Touring the Banburyshire pubs on a bike: The Dirt House pub and The Red Lion Barn
Pub Pedals by Miles Doughty
Another ride with long-time cycling friends and pub fans Dave and Ian to find out how the local pubs have fared with the challenge of Covid.
We faced a few challenges of our own, starting with a puncture that had to be mended twice. Then, a bridleway out of Chacombe turned out to be unmarked across fields and through muddy farm tracks to Little Bourton. We needed the refreshing pint of Hooky at the one-year-old The Dirt House pub (formerly the Plough), which we enjoyed sheltered in the newly fenced outside area.
A better route for a separate visit would be via Cropredy and for this ride going straight from Cropredy to Mollington (shown). From here we passed the still-closed Farnborough Hall heading to another stunning village – Wormleighton. The magnificent castle-like gatehouse is all that remains of the manor set alight by the Royalists in 1645 to prevent capture by the Parliamentarians.
The owners, the Spencer family moved to Althorp (resting place of Princess Diana) abandoning the village until it was re-founded in the mid-19th century. More challenges awaited our ride: a closed road after Aston-le-Walls that we were fortunately able to bypass on bike; and then the hill up into Culworth for some people’s tired ‘lockdown legs’.
The recently decorated Barn at the Red Lion pub now serves as a community shop as well as continuing to serve the gourmet takeaway that Bronni and Justin have been providing Thursday to Sunday since the end of April. They continue to serve food in boxes with disposable cutlery and I chose a terrific chicken, pork and smoked ham terrine with crisp breads.
However, I was disappointed to miss out on potted Cromer crab or sun-blushed tomato and rosemary focaccia. We couldn’t resist the lamb kofta with courgette couscous and the ‘ultimate burger’, both accompanied by fantastic condiments. In the lovely gardens we enjoyed a zesty pint of Mad Goose, from Warwickshire’s Purity brewery. Sadly, there was not enough time for a pint of one of my favourite amber ales, UBU or Useless Bloody Urchin I discover.

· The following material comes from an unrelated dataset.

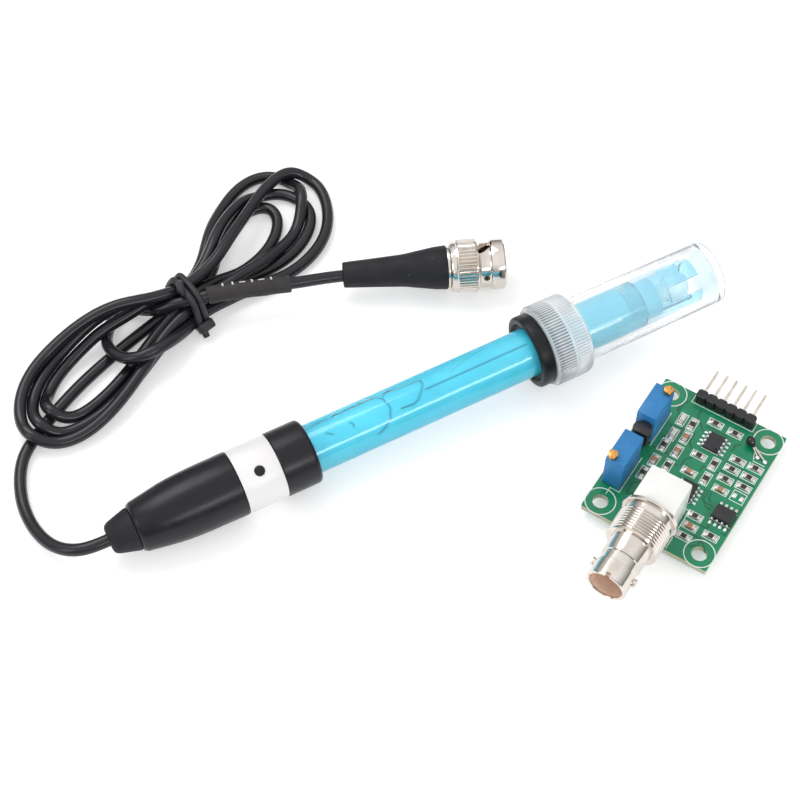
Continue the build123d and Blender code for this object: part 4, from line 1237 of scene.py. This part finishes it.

Fortunately no more challenges awaited us, as we headed past the 13th century church, which, almost as old as the village, still needs constant maintenance. During lockdown the weather allowed work to finish replacing the roof lead (sadly stolen) that has certainly been tested by recent thunderstorms. We took the shortest route through Thorpe Mandeville as light faded. As with all Pub Pedals I hope you adapt these as you wish, such as taking the lane towards Wardington then back via Thenford. Enjoy.